▶ OBJECTIVE: Reproduce each line of the listing exactly.

..............................

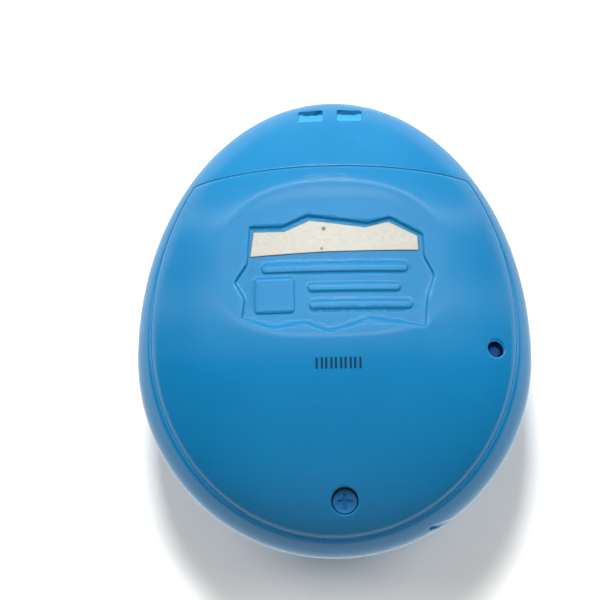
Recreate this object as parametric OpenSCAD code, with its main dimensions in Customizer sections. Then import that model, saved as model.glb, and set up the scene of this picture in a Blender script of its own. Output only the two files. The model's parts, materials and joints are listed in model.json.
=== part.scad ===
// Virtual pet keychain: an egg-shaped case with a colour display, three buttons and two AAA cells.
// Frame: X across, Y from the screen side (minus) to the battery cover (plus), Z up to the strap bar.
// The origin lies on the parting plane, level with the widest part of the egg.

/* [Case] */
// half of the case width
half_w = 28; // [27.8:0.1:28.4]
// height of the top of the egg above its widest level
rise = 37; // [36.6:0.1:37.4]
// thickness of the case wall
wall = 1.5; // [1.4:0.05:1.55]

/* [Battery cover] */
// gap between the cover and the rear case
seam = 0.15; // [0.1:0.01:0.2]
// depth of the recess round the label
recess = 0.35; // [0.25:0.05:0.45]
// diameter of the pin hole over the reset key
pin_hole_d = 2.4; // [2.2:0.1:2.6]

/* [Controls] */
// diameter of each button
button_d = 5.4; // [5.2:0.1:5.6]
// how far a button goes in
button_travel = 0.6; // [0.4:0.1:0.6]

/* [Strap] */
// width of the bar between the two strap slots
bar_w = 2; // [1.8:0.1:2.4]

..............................

▶ PROBLEM SOLUTION:
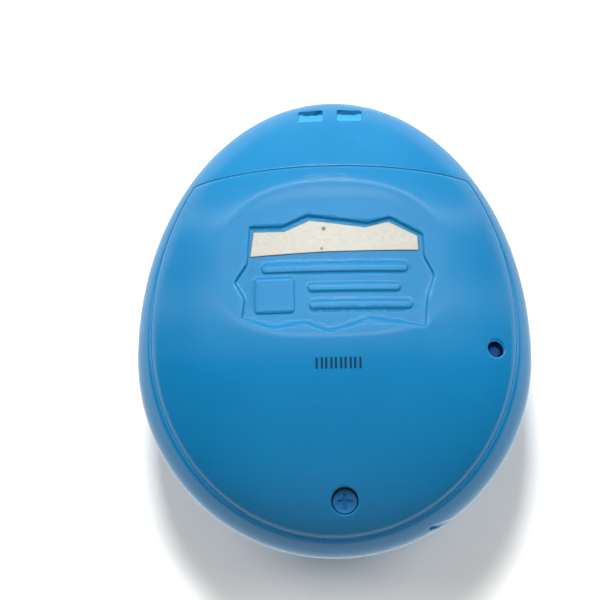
Recreate this object as parametric OpenSCAD code, with its main dimensions in Customizer sections. Then import that model, saved as model.glb, and set up the scene of this picture in a Blender script of its own. Output only the two files. The model's parts, materials and joints are listed in model.json.
=== part.scad ===
// Virtual pet keychain: an egg-shaped case with a colour display, three buttons and two AAA cells.
// Frame: X across, Y from the screen side (minus) to the battery cover (plus), Z up to the strap bar.
// The origin lies on the parting plane, level with the widest part of the egg.

/* [Case] */
// half of the case width
half_w = 28; // [27.8:0.1:28.4]
// height of the top of the egg above its widest level
rise = 37; // [36.6:0.1:37.4]
// thickness of the case wall
wall = 1.5; // [1.4:0.05:1.55]

/* [Battery cover] */
// gap between the cover and the rear case
seam = 0.15; // [0.1:0.01:0.2]
// depth of the recess round the label
recess = 0.35; // [0.25:0.05:0.45]
// diameter of the pin hole over the reset key
pin_hole_d = 2.4; // [2.2:0.1:2.6]

/* [Controls] */
// diameter of each button
button_d = 5.4; // [5.2:0.1:5.6]
// how far a button goes in
button_travel = 0.6; // [0.4:0.1:0.6]

/* [Strap] */
// width of the bar between the two strap slots
bar_w = 2; // [1.8:0.1:2.4]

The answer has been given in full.